Tuesday, September 27, 2016

DAILY QUICK READ - SEPTEMBER 27, 2016

Major Guardian Report – Illegal Wildlife Trafficking



A major investigation into global wildlife crime today names for the first time key traffickers and links their illegal trade to corrupt officials at the highest levels of one Asian country.

The investigation, published by the Guardian, exposes the central role of international organised crime groups in mutilating and killing tens of thousands of animals and threatening to eliminate endangered species including tigers, elephants and rhinos.

The in-depth reporting identifies suspected traders across several continents, from South Africa to Thailand and in the markets of China, where animal parts are used in traditional medicines. Many iconic animals are heading toward extinction: only 30,000 rhinos are alive today, 5% of the number four decades ago. About 1,000 are killed by poachers annually – and that figure has risen each year in the last six.

Elephants are being killed in even greater numbers: 20,000 for their tusks last year alone. Tigers, currently numbering 3,500 in the wild, are also in imminent danger.

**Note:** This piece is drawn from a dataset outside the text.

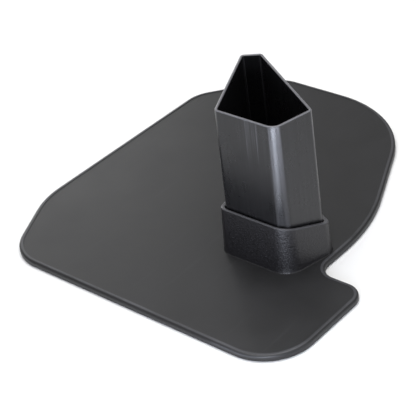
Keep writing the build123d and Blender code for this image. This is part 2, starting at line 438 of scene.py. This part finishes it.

But smaller animals, too, are facing extinction. Scaly anteaters, called pangolins, are shipped live in fishnet bags across borders for their scales, which are believed by some to help mothers breastfeed. Several vulnerable sub-species of turtles, pythons, antelopes and birds are also in sharp decline.



Existential Coffee Crisis


This shit is getting real now.  Climate change may result in a massive loss in the land available for the cultivationof coffee.  Can the complete collapse of civilization be far behind?

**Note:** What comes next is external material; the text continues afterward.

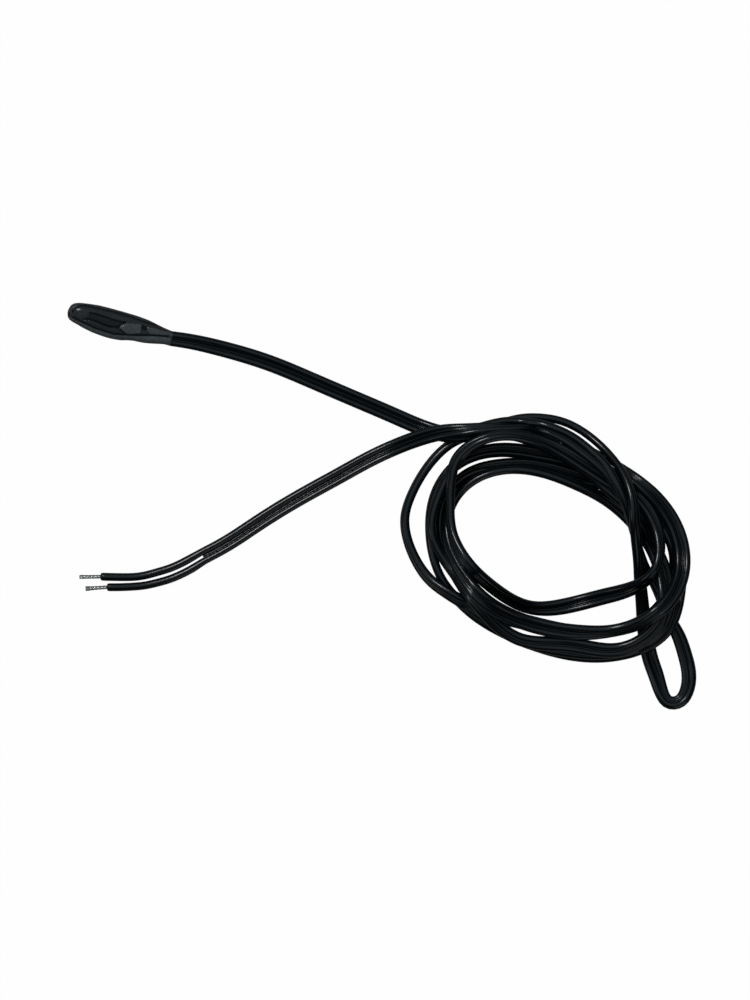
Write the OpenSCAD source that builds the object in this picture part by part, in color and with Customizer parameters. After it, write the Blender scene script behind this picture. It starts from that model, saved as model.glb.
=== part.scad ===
// Temperature probe: a flattened moulded sensing head on a coiled two-core flat cord,
// whose far end is split into two legs with stripped, tinned ends.
// +X runs from the head's tip to its cord end, +Z is up from the table it lies on.

/* [Head] */
// Length of the moulded head
head_length = 21.5; // [20:0.5:30]
// Width of the head where it is widest
head_width = 5.9; // [5.5:0.1:9]
// Thickness of the head between its two flat sides
head_thickness = 3.8; // [3.6:0.1:6]
// Width of the head's neck where the cord leaves it
neck_width = 3.4; // [3.4:0.1:4.5]
// Thickness of the neck
neck_thickness = 3.2; // [3.2:0.1:3.6]
// How boxy the head's cross-section is, 2 being an ellipse
head_squareness = 2.4; // [2.2:0.1:3]

/* [Sensing bead] */
// Diameter of the bead
bead_d = 1.8; // [1.4:0.1:2]
// Length of the bead
bead_length = 3; // [2.4:0.1:4]
// Moulding in front of the bead
tip_wall = 1.5; // [1.3:0.1:2.5]
// Diameter of the bead's lead wires
lead_d = 0.3; // [0.2:0.05:0.4]
// Distance between the two leads where they leave the bead
lead_pitch = 0.9; // [0.8:0.05:1]

/* [Lead sleeves and splices] */
// Outer diameter of the sleeve on each lead
sleeve_d = 0.7; // [0.5:0.05:0.75]
// Length of each sleeve
sleeve_length = 5; // [3:0.5:6]
// Diameter of each crimped splice
splice_d = 1.3; // [1:0.05:1.35]
// Length of each splice
splice_length = 3.2; // [2.4:0.1:4]

/* [Cord] */
// Diameter over one core's insulation
wire_d = 1.7; // [1.6:0.05:1.7]
// Distance between the two cores of the flat cord
wire_pitch = 1.6; // [1.5:0.05:1.6]
// Width over a core's stranded conductor, whose outline is a hexagon
core_d = 0.7; // [0.5:0.02:0.9]
// Length of the cord that is moulded into the head
root_length = 4.2; // [3:0.1:5]
// Bare conductor between the insulation and the splice
core_gap = 0.8; // [0.4:0.1:1.2]
// Turn of the cord about its own axis where it leaves the head, in degrees
root_roll = 40; // [30:1:50]
// Straight cord behind the head before it bends down to the table
root_straight = 0.4; // [0.2:0.1:1]

/* [Far end] */
// Diameter of a stripped end with its tin
tinned_d = 0.76; // [0.6:0.02:1]
// Bare length of each stripped end
strip_length = 4.3; // [3:0.1:8]
// Length of each stripped end's conductor that is held in its leg
strip_hold = 3; // [2:0.1:4]

/* [Coil] */
// Length of the oval that the coil's turns follow
coil_length = 47; // [40:0.5:60]
// Width of that oval
coil_width = 35; // [30:0.5:45]
// Number of cross-sections round the coil
coil_sections = 48; // [32:16:96]
// Bevel along the coil's four edges
coil_edge = 1.2; // [0.6:0.1:1.5]

/* [Hidden] */
$fn = 48;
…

Already climate change is causing trouble for coffee farmers. With warmer, wetter weather overall, growers are experiencing infestations such as coffee leaf rust and the berry borer in high-altitude locations that used to be unsuitable to such pests. Hot spells and cold snaps are killing crops; the Brazilian state of Minas Gerais lost one-third of its yield in 2014 due to drought. From the report:
“Even half a degree at the wrong time can make a big difference in coffee yield, flavour, and aroma. Around the Bean Belt, rising minimum growing temperatures, changes in rainfall patterns, and rising pest and disease incidence, are already making life harder for coffee farmers.”
Some countries will become unsuitable for coffee production altogether, such as Mexico, which is projected to be unviable by the 2020s. The report says that most of Nicaragua will lose its coffee zone by 2050, and Tanzanian Arabica will reach critically low levels by the 2060s. There are regions that could benefit from the changing climate by becoming coffee growers, such as the highlands of East Africa, Indonesia, Papua-New Guinea, and the Andes, but these would still be affected by more extreme and unpredictable weather. Additional expansion would result, too, in the destruction of more forests to make way for new plantations.


Thoughtful Essay on Wolf Reintroduction (in Britain)


Wolves carry a lot of mythological baggage with them, invoking both unreasonable fear of the darkness of the forest- or perhaps the even darker, animalistic side of our own nature- and also unrealistic expectations of a return to some kind of pristine wilderness. In reality, as wild creatures, they are adapting readily to anthropogenic landscapes and hybridising with dogs and other animals,  challenging our conceptions of what constitutes "wild" (Buller 2008).

If the strongest argument for wolf reintroduction is that, how can we expect other countries to protect wildlife if we cannot do the same here, the counter might be that big animals pose a huge challenge to farmers elsewhere also ,and  how much biodiversity value would they really bring to Britain anyway?

Fractious debates between conservationists and farmers are likely to continue, but in Britain at least, there would seem to be a huge amount of other restoration work to be done in any case before there need be serious consideration of bringing back the wolf.